May – Nintendo's Online Plans Take Shape
The month of May kicked off with the rather hilarious news that Gamevice – which makes a bolt-on controller for smartphones – wanted sales of the Switch to be blocked in the U.S. because Nintendo's machine apparently infringed its patent. Nintendo, a company which has a good track record in legal tussles, simply said "We have nothing to announce on this topic." Nonetheless, Gamevice did take legal action in the end, although everything has gone a bit quiet on this front since then.
May was also the month in which Nintendo finally shared solid details on its much-delayed Switch Online Service, pointing out that it would include free NES games, cloud saves and (of course) online play. Pricing was also shared, with the big news being that it would be cheaper than the services offered by rivals Sony and Microsoft. Less welcome was the sound of Nintendo driving the final nail into the coffin of the Virtual Console, stating that the service would not be coming to Switch.

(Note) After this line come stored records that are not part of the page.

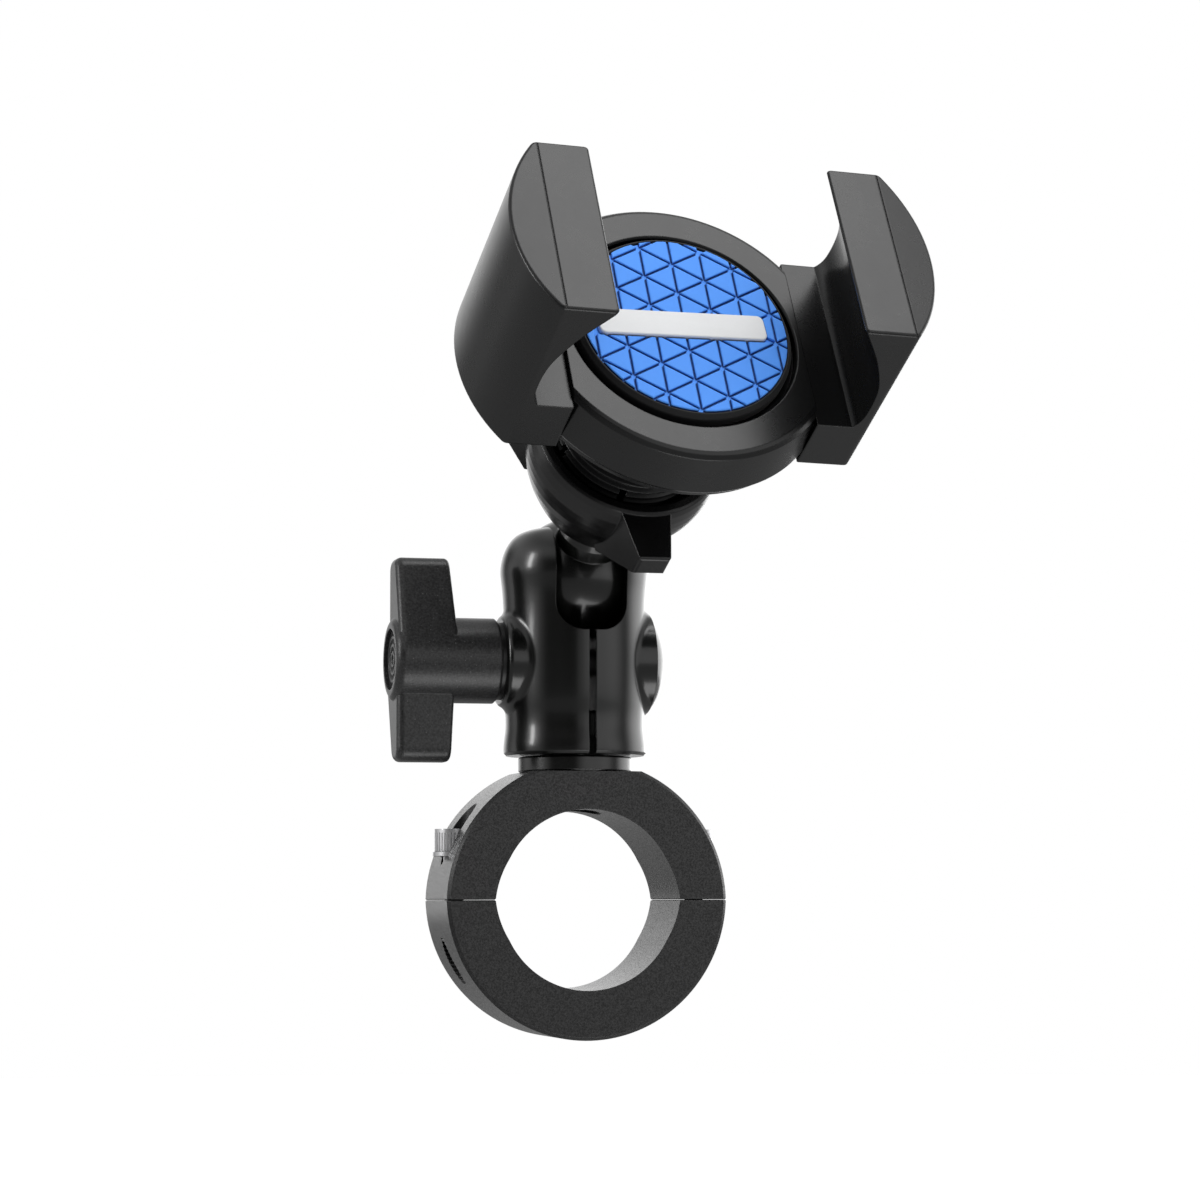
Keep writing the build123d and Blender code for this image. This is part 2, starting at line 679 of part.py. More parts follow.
def grip_tab():
    tab = extrude(Rot(90, 0, 0) * polygon(tab_section), 12, both=True)
    plan = polygon([(x, -y) for x, y in tab_widths] + tab_widths[::-1])
    tab = tab & extrude(Plane.XY.offset(-60) * plan, 60)
    return try_fillet(tab, [e for e in tab.edges() if e.center().X > 25.1], 0.6)


def tightening_ring():
    ring = lathe(ring_outside + ring_inside)
    hollow = lathe([(0, ring_front_w), (14.9, ring_front_w)] + ring_inside[::-1]
                   + [(0, ring_rear_w)])
    tab = grip_tab()
    for angle in (-88, 32, 152):
        ring += (Rot(0, 0, angle) * tab) - hollow
    return ring


save(place(friction_cup()), "friction_cup")
save(place(tightening_ring()), "tightening_ring")

# --- pad: rim disc, tiled face and raised bar --------------------------------
pad_rim_r = 19.0
pad_r = 18.05
pad_seat_w = 0.3
pad_floor_w = 1.9         # floor of the grooves
pad_top_w = 2.5
tile = 6.15               # side of a triangular tile
tile_gap = 0.42
bar_len, bar_width, bar_corner_r = 29.6, 5.2, 1.2
bar_bottom, bar_top = pad_floor_w - 0.6, 2.95
bar_place = Pos(-0.6, -0.25, 0) * Rot(0, 0, 2.0)


def pad_rim():
    return lathe([(0, -0.5), (pad_rim_r, -0.5), (pad_rim_r, 1.3), (pad_rim_r - 0.2, 1.6),
                  (pad_r + 0.2, 2.2), (pad_r, 2.2), (pad_r, pad_seat_w), (0, pad_seat_w)])


def bar_prism(clearance, height):
    outline = RectangleRounded(bar_len + clearance, bar_width + clearance, bar_corner_r)
    return extrude(Plane.XY.offset(bar_bottom) * (bar_place * outline), height)


def grip_pad():
    pad = cyl(pad_r - 0.02, pad_seat_w, pad_top_w)
    row = tile * sqrt(3) / 2
    # three sets of parallel grooves leave triangular tiles
    for angle in (0, 60, -60):
        for i in range(-4, 5):
            groove = block(i * row - tile_gap / 2, i * row + tile_gap / 2, -40, 40,
                           pad_floor_w, 4)
            pad -= Pos(-0.1, 0.7, 0) * Rot(0, 0, angle) * groove
    pad -= bar_prism(0.02, 4)
    return largest(pad)


def pad_bar():
    bar = bar_prism(0, bar_top - bar_bottom)
    return chamfer(bar.edges().group_by(Axis.Z)[-1], 0.2)


save(place(pad_rim()), "pad_rim")
save(place(grip_pad()), "grip_pad")
save(place(pad_bar()), "pad_bar")
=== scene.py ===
# A phone rest held by a ring and an arm, with knobs, nuts and steel parts.
# The CAD pieces stand with +Z up; the round face of the rest looks towards -Y and upwards.
# The soft parts of the rest (rim, blue tiled face, white bar) are modelled here, in millimetres.
import bpy, bmesh, json, math
from mathutils import Vector, Matrix

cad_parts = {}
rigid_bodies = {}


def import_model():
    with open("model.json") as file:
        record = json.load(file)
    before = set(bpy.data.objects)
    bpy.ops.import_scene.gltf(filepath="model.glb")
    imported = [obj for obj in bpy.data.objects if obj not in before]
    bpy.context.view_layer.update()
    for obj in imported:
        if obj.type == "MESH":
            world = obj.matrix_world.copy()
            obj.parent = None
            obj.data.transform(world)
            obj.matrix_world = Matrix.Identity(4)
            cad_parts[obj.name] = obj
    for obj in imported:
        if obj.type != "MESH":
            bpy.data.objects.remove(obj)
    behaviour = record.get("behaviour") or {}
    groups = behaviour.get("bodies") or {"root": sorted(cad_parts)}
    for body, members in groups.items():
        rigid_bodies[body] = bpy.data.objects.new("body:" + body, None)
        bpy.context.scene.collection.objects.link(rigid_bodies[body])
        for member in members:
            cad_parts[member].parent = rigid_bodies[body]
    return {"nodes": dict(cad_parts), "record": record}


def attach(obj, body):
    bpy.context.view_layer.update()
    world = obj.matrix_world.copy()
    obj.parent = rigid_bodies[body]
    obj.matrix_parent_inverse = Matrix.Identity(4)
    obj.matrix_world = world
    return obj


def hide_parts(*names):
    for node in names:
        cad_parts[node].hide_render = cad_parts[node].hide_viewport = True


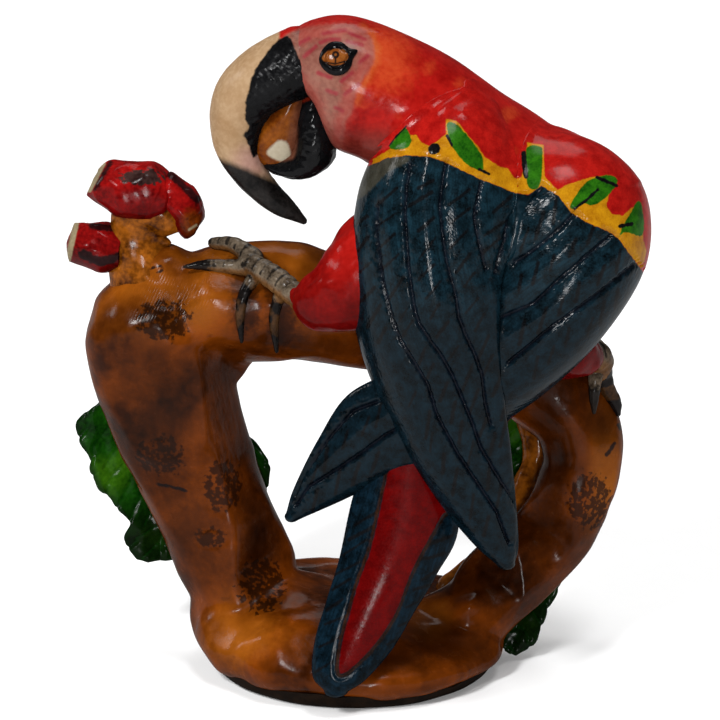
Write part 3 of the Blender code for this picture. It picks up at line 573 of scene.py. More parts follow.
def line_distance(points, line):
    """Distance from each point to a line of straight runs, and how far along it the nearest place is."""
    line = np.asarray(line, float)
    best, place, run = np.full(len(points), 1e9), np.zeros(len(points)), 0.0
    for a, b in zip(line, line[1:]):
        step = b - a
        length = np.linalg.norm(step)
        u = np.clip((points - a) @ step / length**2, 0, 1)
        gap = np.linalg.norm(points - a - u[:, None] * step, axis=1)
        nearer = gap < best
        best[nearer], place[nearer] = gap[nearer], (run + u * length)[nearer]
        run += length
    return best, place


def outline_distance(points, outline):
    """Distance to a closed outline, negative inside."""
    ring = np.vstack([outline, outline[:1]])
    gap, _ = line_distance(points, ring)
    inside = np.zeros(len(points), bool)
    x, y = points.T
    for (x0, y0), (x1, y1) in zip(ring, ring[1:]):
        if y0 != y1:
            inside ^= ((y0 > y) != (y1 > y)) & (x < (x1 - x0) * (y - y0) / (y1 - y0) + x0)
    return np.where(inside, -gap, gap)


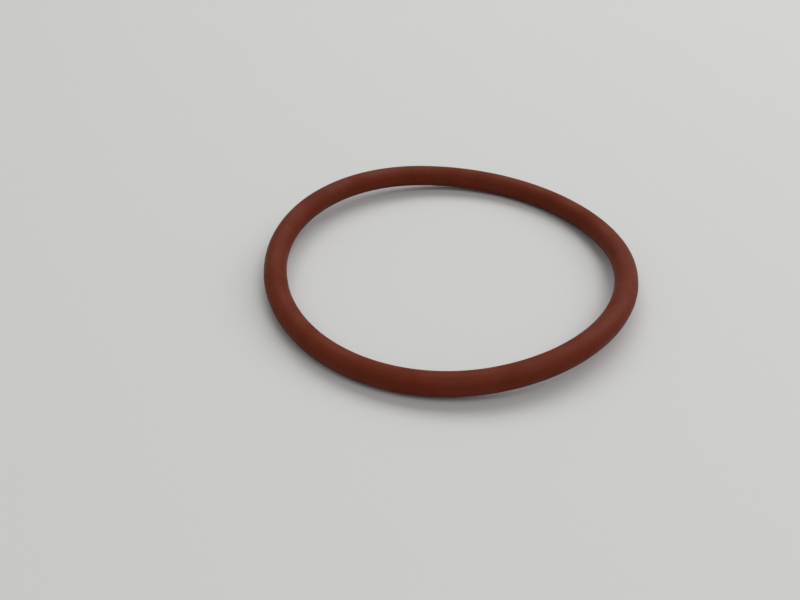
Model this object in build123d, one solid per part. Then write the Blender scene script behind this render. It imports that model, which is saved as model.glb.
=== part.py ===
from build123d import *

import math
import os

# A moulded silicone o-ring with a round section, lying free on a flat surface.
# Millimetres, +Z up. The origin is on that surface, under the middle of the ring.
#
# A free ring of soft rubber doesn't lie quite flat. It rests on two opposite feet, on the Y axis,
# and between them it lifts gently to two crests, on the X axis.

# Driving dimensions
inner_diameter = 51.5
section_diameter = 3.55
crest_rise = 1.8  # how far the crests stand above the feet

# Sizes that follow from them
section_radius = section_diameter / 2
centreline_radius = (inner_diameter + section_diameter) / 2
foot_height = section_radius
crest_height = foot_height + crest_rise

# Neighbouring arcs of the centreline meet on the diagonals, half-way up the rise. This is how far each
# meeting point lies along X and along Y: it is the only distance at which both arcs have one tangent.
join_offset = math.sqrt(centreline_radius**2 / 2 + crest_rise**2 / 8)
join_height = (foot_height + crest_height) / 2


def centreline() -> Wire:
    """The line through the middle of the section: two crest arcs and two foot arcs, in turn.

    Each is a circular arc of a little over a quarter turn, tangent to the arcs on both sides.
    """
    right_crest, left_crest = [Vector(x, 0, crest_height) for x in (centreline_radius, -centreline_radius)]
    back_foot, front_foot = [Vector(0, y, foot_height) for y in (centreline_radius, -centreline_radius)]
    back_right, back_left, front_left, front_right = [
        Vector(x * join_offset, y * join_offset, join_height) for x, y in ((1, 1), (-1, 1), (-1, -1), (1, -1))
    ]
    return Wire(
        [
            ThreePointArc(front_right, right_crest, back_right),
            ThreePointArc(back_right, back_foot, back_left),
            ThreePointArc(back_left, left_crest, front_left),
            ThreePointArc(front_left, front_foot, front_right),
        ]
    )


def o_ring() -> Solid:
    """The round section, carried once round the centreline."""
    path = centreline()
    section = Plane(origin=path @ 0, z_dir=path % 0) * Circle(section_radius)
    return sweep(section, path=path).solid()


os.makedirs("parts", exist_ok=True)
export_step(o_ring(), "parts/o_ring.step")
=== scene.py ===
import logging
import math
from collections.abc import Mapping
from dataclasses import dataclass, field
from enum import Enum

import bpy
from mathutils import Matrix, Vector


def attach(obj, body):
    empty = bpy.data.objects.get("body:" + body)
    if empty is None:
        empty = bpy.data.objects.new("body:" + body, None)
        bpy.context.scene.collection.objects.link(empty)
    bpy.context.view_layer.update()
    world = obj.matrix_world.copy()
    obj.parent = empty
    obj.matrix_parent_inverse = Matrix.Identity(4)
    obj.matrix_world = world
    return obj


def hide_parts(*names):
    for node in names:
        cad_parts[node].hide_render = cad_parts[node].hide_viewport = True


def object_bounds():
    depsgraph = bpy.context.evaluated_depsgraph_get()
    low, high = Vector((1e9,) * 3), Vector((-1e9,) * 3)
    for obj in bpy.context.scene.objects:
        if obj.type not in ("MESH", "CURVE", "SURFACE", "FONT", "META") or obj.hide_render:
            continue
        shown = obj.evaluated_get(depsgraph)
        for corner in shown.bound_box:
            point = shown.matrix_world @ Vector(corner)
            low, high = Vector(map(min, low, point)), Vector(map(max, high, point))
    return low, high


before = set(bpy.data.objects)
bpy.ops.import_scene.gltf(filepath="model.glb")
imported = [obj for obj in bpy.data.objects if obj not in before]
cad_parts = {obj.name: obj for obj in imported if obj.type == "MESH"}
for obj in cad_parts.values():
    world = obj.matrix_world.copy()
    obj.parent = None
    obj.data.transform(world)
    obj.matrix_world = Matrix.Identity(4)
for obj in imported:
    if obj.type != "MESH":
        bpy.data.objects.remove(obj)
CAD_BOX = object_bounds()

# A moulded silicone o-ring lying on a pale table. Metres, +Z up, in the frame of the CAD model:
# the table is at z = 0, the ring's two crests are on X and the two feet it rests on are on Y.

LOG = logging.getLogger("o_ring")
MM = 0.001

Feed = bpy.types.NodeSocket | bpy.types.Material | float | int | bool | str | tuple[float, ...]
Colour = tuple[float, float, float]


class InputKind(Enum):
    """What a named input of the ring's node tree holds."""

    SIZE = "NodeSocketFloat"
    COUNT = "NodeSocketInt"
    FINISH = "NodeSocketMaterial"


class RingMark(Enum):
    """Attributes that the ring's mesh carries for its finish to read."""

    SEAM = "seam"


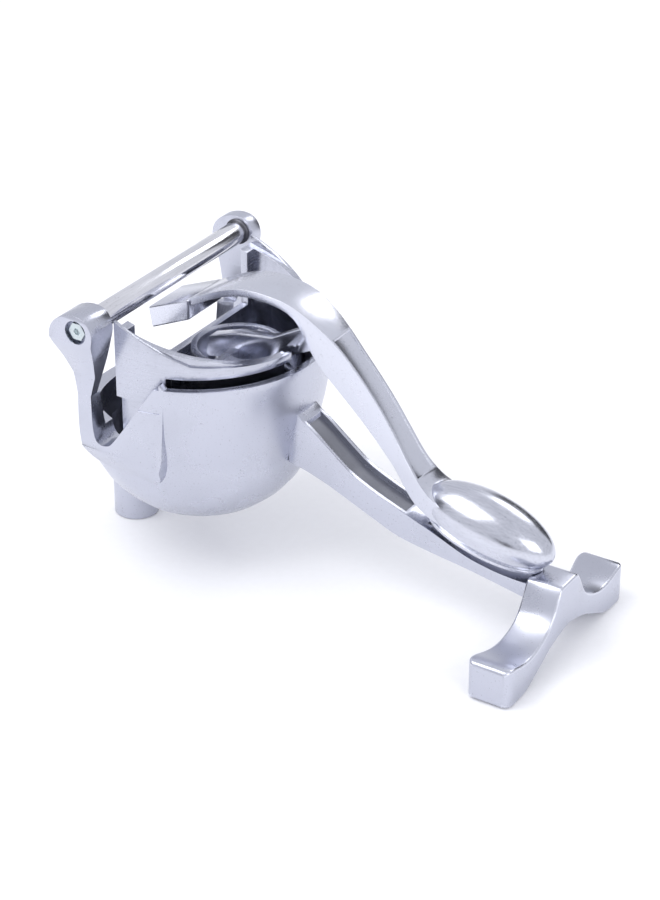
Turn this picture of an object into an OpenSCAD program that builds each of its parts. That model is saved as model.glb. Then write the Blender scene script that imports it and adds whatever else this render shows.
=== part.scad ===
// Hand juice press: a cast bowl on a fork foot, a loose strainer cup inside it,
// and a long lever whose heel bears up under a cross bar between two ears.
// Millimetres. +Z is up, +X runs from the cross bar to the fork foot, the
// origin is the middle of the footprint at the level the press stands on.

/* [Overall] */
// Reach from the cross bar to the front of the fork foot
reach = 192.5; // [150:0.5:260]
// Height of the cross bar above the ground
bar_h = 120; // [95:1:160]
// Length of the cross bar between the ears
bar_span = 100; // [96:1:140]
// Span of the fork over its two feet
foot_span = 99; // [70:1:130]

/* [Bowl] */
// Outside radius of the bowl at its rim
rim_r = 55; // [45:0.5:70]
// Wall thickness of the casting
wall = 3.2; // [2:0.1:5]
// Height of the rim, as a share of the bar height
rim_part = 0.81; // [0.7:0.01:0.86]
// Underside of the bowl above the ground
belly_z = 16.5; // [8:0.5:30]
// Radius of the drain spout
spout_r = 9.8; // [6:0.1:14]
// Radius of the drain bore
spout_bore = 6.6; // [3:0.1:10]

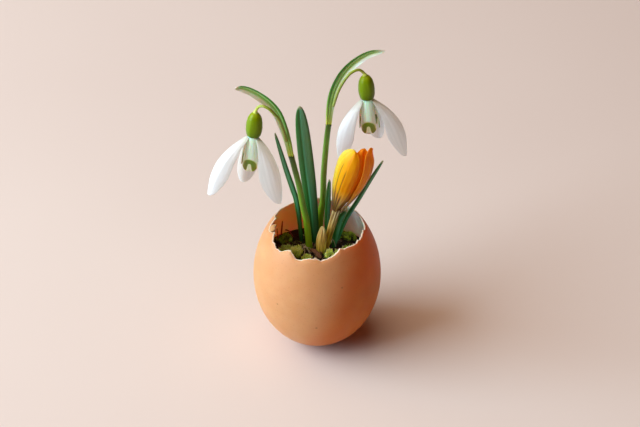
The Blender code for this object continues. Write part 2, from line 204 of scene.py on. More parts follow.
def loft(name, rings, uv, point_values=None):
    """Mesh from rings (stations, points, xyz in mm). The UV has a column more than the rings."""
    stations, count = rings.shape[:2]
    low, high = rings[:-1], rings[1:]
    turn = np.cross(np.roll(low, -1, axis=1) - low, high - low)
    middle = rings.mean(axis=(0, 1))
    if (turn * (low - middle)).sum() < 0:
        rings, uv = rings[:, ::-1], uv[:, ::-1]
        if point_values:
            point_values = {key: value[:, ::-1] for key, value in point_values.items()}
    faces, corners = [], []
    for k in range(stations - 1):
        for i in range(count):
            j = (i + 1) % count
            faces.append((k * count + i, k * count + j, (k + 1) * count + j, (k + 1) * count + i))
            corners += [uv[k, i], uv[k, i + 1], uv[k + 1, i + 1], uv[k + 1, i]]
    faces.append(tuple(range(count))[::-1])
    corners += [uv[0, i] for i in range(count)][::-1]
    faces.append(tuple(range((stations - 1) * count, stations * count)))
    corners += [uv[-1, i] for i in range(count)]
    mesh = bpy.data.meshes.new(name)
    mesh.from_pydata((rings.reshape(-1, 3) * MM).tolist(), [], faces)
    mesh.uv_layers.new(name="surface").data.foreach_set("uv", np.array(corners).ravel())
    for key, value in (point_values or {}).items():
        mesh.attributes.new(key, "FLOAT", "POINT").data.foreach_set("value", value.ravel())
    return mesh


# %% [markdown]
# ## Eggshell
#
# A hen's egg is a body of revolution, blunter at one end. The curve below is a
# known egg outline, which needs only a length, a width and a number for how far the
# widest ring sits from the middle. The shell stands on its blunt end, up to the crack.
#
# The crack's broad course is read from the plain model. Chalky shell snaps along
# short straight lines, so small straight jags are added to it from a seeded list of
# random corners, and the membrane inside tears at slightly different heights.

# %% Egg curve and crack
EGG_LENGTH, EGG_RADIUS, EGG_SKEW, FOOT_CUT, WALL = 56.5, 22.0, 1.24, 0.7, 0.45
SHELL_COLUMNS = 480


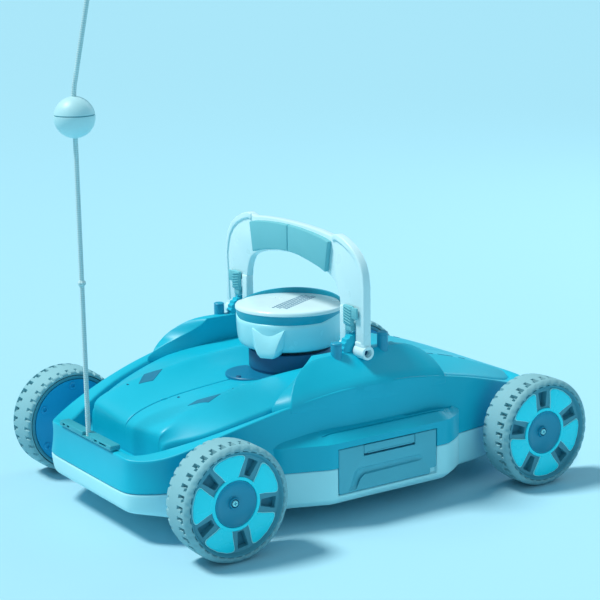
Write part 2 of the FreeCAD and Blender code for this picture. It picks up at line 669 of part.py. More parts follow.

Our ears were also blessed with the rumour that a new Star Fox game is in development, but instead of the usual space-based dogfighting, it will have a racing focus. The unconfirmed rumour also states that Retro Studios is involved, but the game wasn't shown off at E3 so we can't be certain it's true – perhaps 2019 will shed some light on this? As if that news wasn't exciting enough already, a second rumour suggested that Retro has another project in the works, too.
Remember Paprium? The side-scrolling fighter from the guys behind the Wii U RPG Pier Solar was supposed to launch ages ago, but is stuck in development hell. We spoke to one of the lead artists on the project in May to try and figure out what the heck is happening with this new Mega Drive title.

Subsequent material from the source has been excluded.